La publication le 29 juillet des décrets concernant les conditions de recrutement des enseignants tranche le débat concernant la place du concours de recrutement.
En indiquant dans le texte des décrets que pourront au minimum se présenter au concours externe « Les candidats justifiant, à la date de clôture des registres d’inscription, qu’ils sont inscrits en dernière année d’études en vue de l’obtention d’un master ou d’un titre ou diplôme reconnu équivalent par le ministre chargé de l’éducation. », les ministères de l’éducation nationale et de l’enseignement supérieur choisissent de placer le concours en 2e année de Master.
Ce positionnement du concours en deuxième année de Master risque de déboucher sur des situations inquiétantes.

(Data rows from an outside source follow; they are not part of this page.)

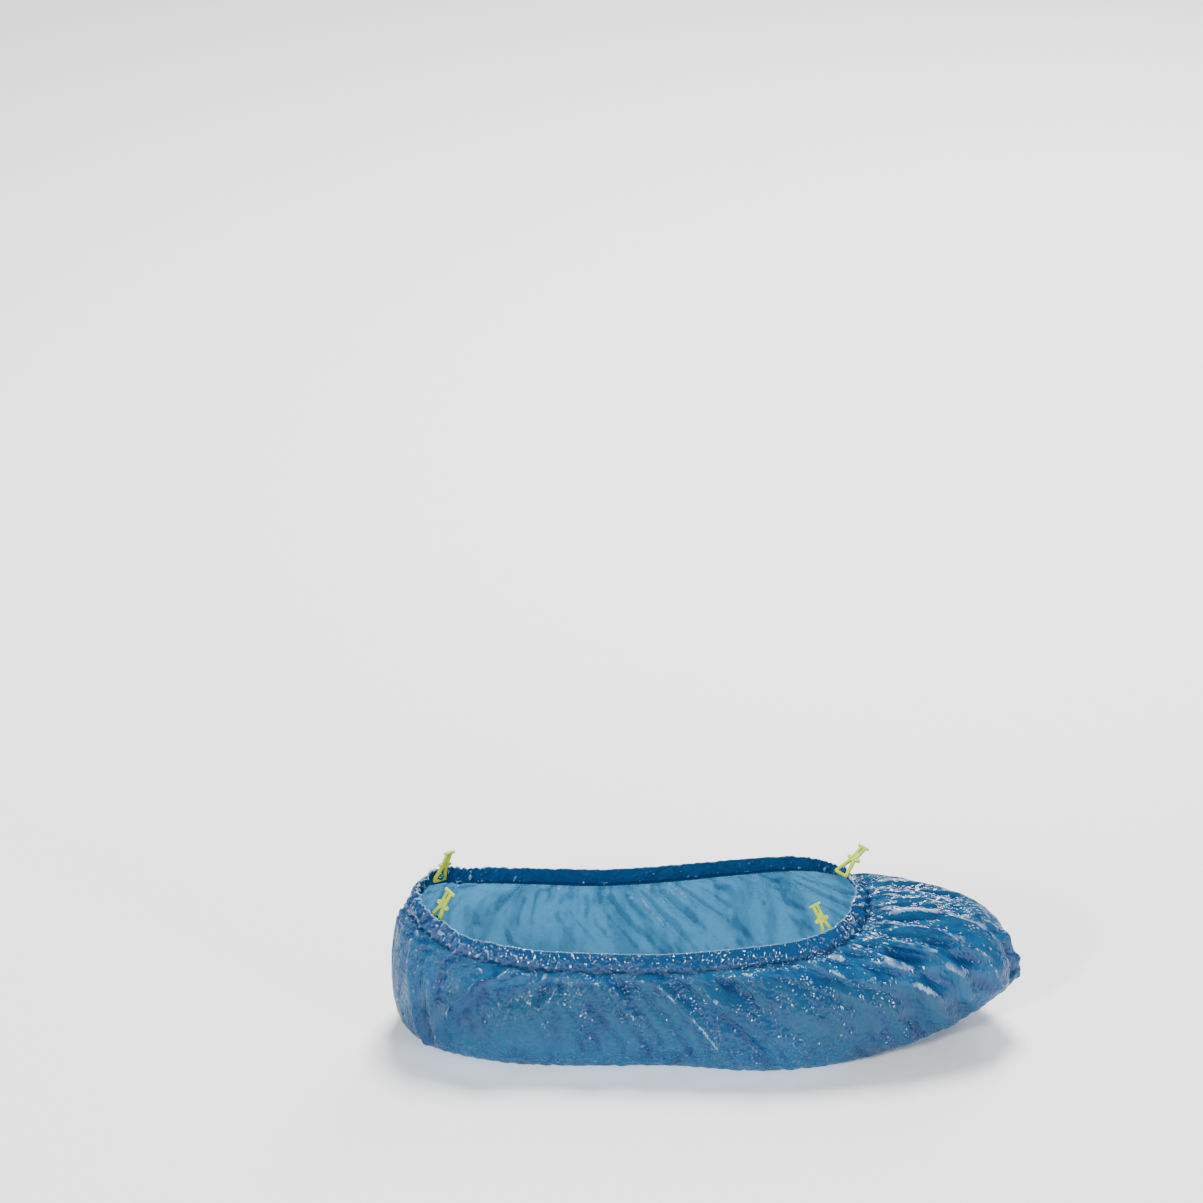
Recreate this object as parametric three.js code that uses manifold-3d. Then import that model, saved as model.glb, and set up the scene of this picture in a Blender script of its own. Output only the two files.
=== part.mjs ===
// Disposable overshoe in its worn form: a film bag with a ruched elastic opening
// and four small dispenser clips hooked on the opening's hem.
// Millimetres. +X is the toe, +Y the foot's inner side, +Z up; a right foot's cover.
import * as THREE from 'three';
import { mergeVertices } from 'three/addons/utils/BufferGeometryUtils.js';
import Module from 'manifold-3d';

const wasm = await Module();
wasm.setup();

// ---------------------------------------------------------------- driving sizes

const GAP = 0.3;                 // air between pieces that touch on the real cover

const FILM = {
  wall: 1,                       // wall of the film body
  columns: 144,                  // columns round the opening
  upper: 8,                      // steps from the opening to the widest line
  lower: 4,                      // steps from the widest line to the floor
  sole: 4,                       // steps across the sole
  heelTurn: 34, toeTurn: 268,    // places along the foot where the sole's ends begin
  ribPitch: 30, downPitch: 38,   // mean millimetres between ribs and per step of down
  hold: 0.12,                    // folds die out this near to the hem
  wave: 4,                       // columns in one gathered wave
};

const HEM = {
  height: 10, wall: 1.8,         // band in section
  columns: 184, waves: 46,       // ruches round the opening, four columns in each
  side: 0.45, end: 0.8,          // height of a ruche along the sides and at the two ends
  bunch: 0.7,                    // extra thickness where the ends bunch up
  lean: 0.5,                     // 0 follows the wall's slope, 1 stands upright
};

const CLIP = {
  thick: 1.6, length: 20,
  bar: 6.4, barDeep: 1.2,        // T-bar at the upper end
  shaft: 3.6, slot: 0.7, slotLong: 3.6,
  cross: 8, crossDeep: 2, crossFrom: 8,      // crossbar, measured from the T-bar
  base: 8.4, leg: 1.5, round: 1.2,           // triangular loop at the lower end
  below: 5.4,                    // how far the loop reaches below the hem's top edge
  dip: 12,                       // degrees that a flipped clip dips towards the film
};

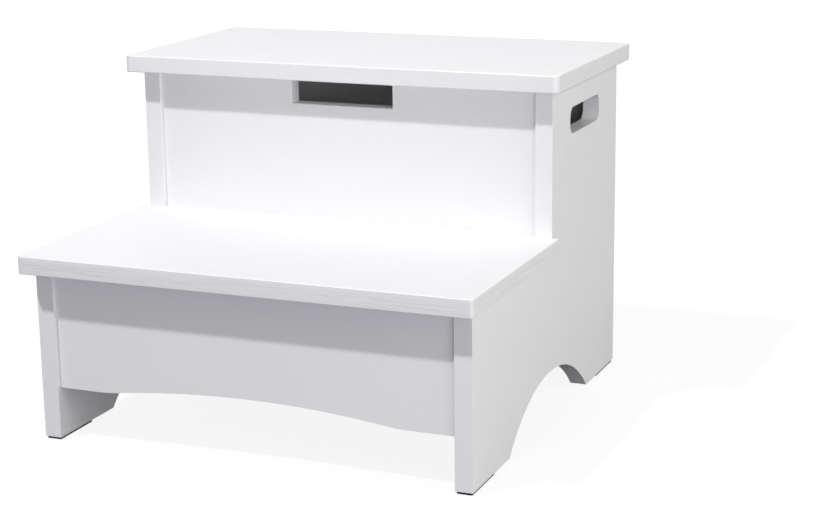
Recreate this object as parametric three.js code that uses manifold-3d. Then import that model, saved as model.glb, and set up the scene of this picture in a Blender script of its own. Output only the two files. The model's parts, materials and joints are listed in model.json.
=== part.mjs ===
// A two-step wooden step stool with a storage box under a hinged top step.
// Millimetres. X runs across the steps, Y from the front to the back, Z up.
// The origin is on the floor, below the middle of the whole stool.
//
// It is a carcass of 15 mm painted board: two stepped side panels, two risers and a back panel joined
// with dowels, a lower tread and a box floor screwed to cleats, and a lid on two butt hinges. Fingers
// lift the lid through the notch in the upper riser.

import * as THREE from "three";
import { mergeVertices } from "three/addons/utils/BufferGeometryUtils.js";
import Module from "manifold-3d";

const wasm = await Module();
wasm.setup();

// ---------------------------------------------------------------- driving dimensions

const BOARD = 15; // thickness of every painted board
const HEIGHT = 300; // floor to the top of the lid
const DEPTH = 400; // front of the lower tread to the back of the lid
const STEP_HEIGHT = 161; // floor to the top of the lower tread
const BODY_WIDTH = 384; // over the outer faces of the side panels
const LID_WIDTH = 404;
const LID_DEPTH = 211;
const TREAD_WIDTH = 397;
const FRONT_OVERHANG = 16.5; // of the lid and of the lower tread, past the side panels
const BACK_OVERHANG = 10; // of the lid
const SETBACK = 3; // risers, behind the front edges of the side panels
const BACK_SETBACK = 2.5; // back panel, inside the rear edges of the side panels
const PAD_HEIGHT = 2;
const LID_GAP = 1.5; // between the lid and the carcass, filled by hinge leaves and bumpers
const CLEAT = 15; // section of the square cleats
const FLOOR_BOARD = 9;
const FLOOR_TOP = 93; // height of the box floor

// Planes that several pieces share.
const FRONT = -DEPTH / 2;
const BACK = DEPTH / 2;
const LID_UNDER = HEIGHT - BOARD;
const CARCASS_TOP = LID_UNDER - LID_GAP;
const STEP_UNDER = STEP_HEIGHT - BOARD;
const OUTER_X = BODY_WIDTH / 2;
const INNER_X = OUTER_X - BOARD;
const PANEL_FRONT = FRONT + FRONT_OVERHANG;
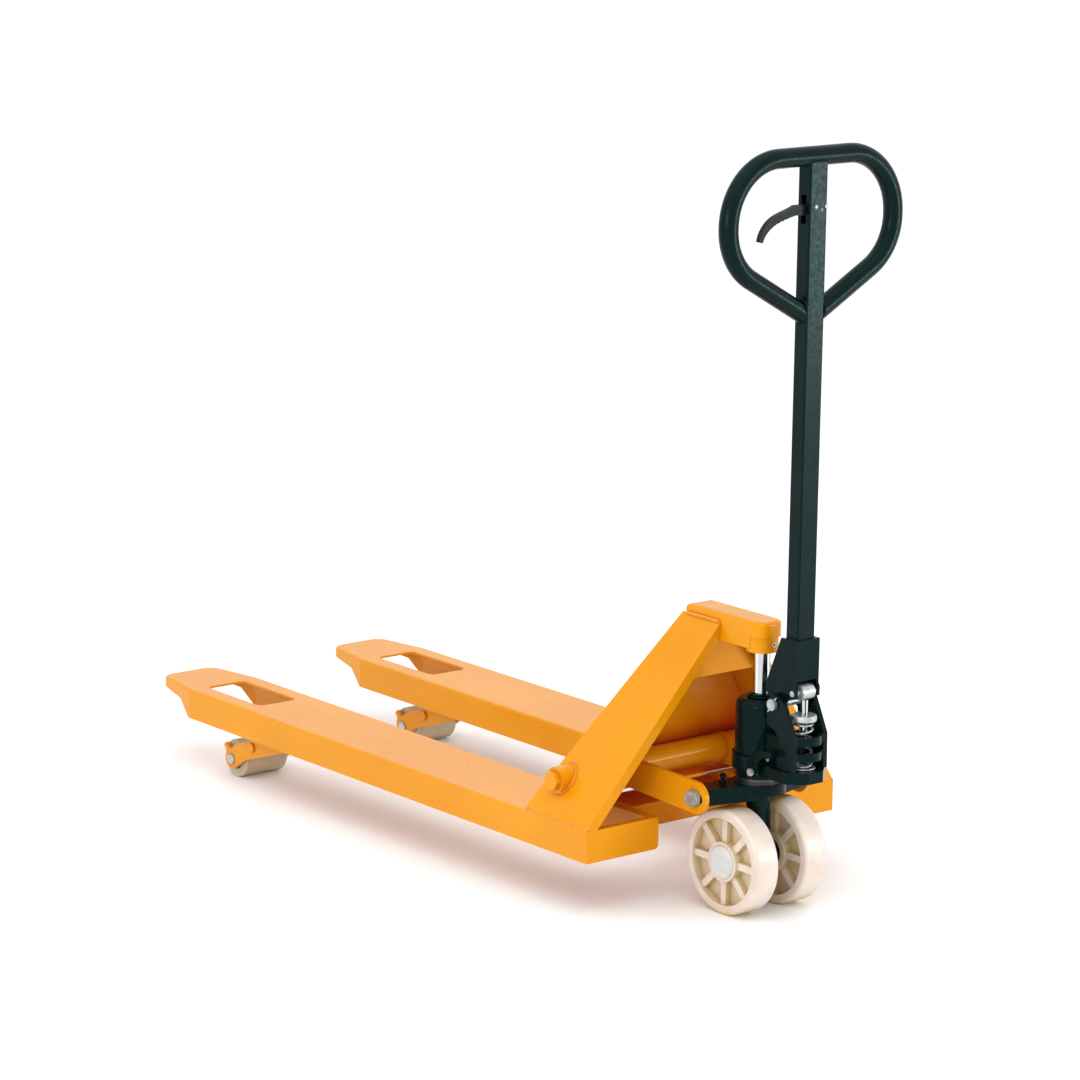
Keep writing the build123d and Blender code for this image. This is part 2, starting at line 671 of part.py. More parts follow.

Le rapport du recteur Marois s’inspirant de la rédaction des projets de décret désormais publiés avait à la mi-juillet proposé que les concours de recrutement des enseignants aient lieu « fin septembre-début octobre ». Il semble bien que cette solution va être retenue.
Cette proposition apparait d’autant plus aberrante dans un cursus de master que le rapport Marois n’hésite pas à écrire « qu’il est possible d’organiser une période intense de préparation du concours au mois de septembre » !!! et propose que le démarrage effectif du M2 « métiers de l’enseignement » et de fait des autres parcours liés n’ait lieu qu’au début novembre après les résultats de l’admissibilité puis qu’il indique l’existence « d’une période charnière, début novembre, qui permet à l’étudiant de M 2 de clarifier ses choix après connaissance des résultats de l’admissibilité.(…) Après connaissance des résultats de l’admissibilité, possibilité est donnée aux étudiants de modifier leur choix »
Préparer un concours de recrutement sélectif en trois semaines après deux à trois mois d’interruption, n’est pas très sérieux.
Reculer le démarrage du Master2 à début novembre, non plus….
Gageons que si cette solution est retenue, les préparations commerciales privées sableront le champagne promptes à organiser des cours d’été payants accessibles à ceux qui en auront les moyens et qui n’utilisent pas leurs congés pour travailler afin de pouvoir se payer leur année de formation.
Le rapport Filatre avait pourtant mis en garde contre les dangers d’un tel positionnement du concours. : « Si cette solution est réalisable techniquement, elle implique un ensemble de conséquences quasi absurdes pour le M2 tout en semblant préserver l’année de M1. »
Le rapport des différents représentants des instances universitaires n’a visiblement pas été écouté alors qu’il avait très clairement pointé les inconséquences d’une telle place du concours en début de M2. :
« • Cette solution retarde significativement le démarrage de la seconde année de master. (…)
• De plus, et compte tenu de la durée de correction des épreuves, elle transforme la première moitié du S3 en une situation d’attente superflue. Les corrections prenant au moins six semaines, cela porte la date de publication des résultats fin octobre ou début novembre dans le meilleur des cas. Il s’ensuit une incertitude forte pour les étudiants inscrits car l’attente des résultats d’admissibilité les place dans une situation peu propice à des apprentissages et des acquisitions de compétences de qualité.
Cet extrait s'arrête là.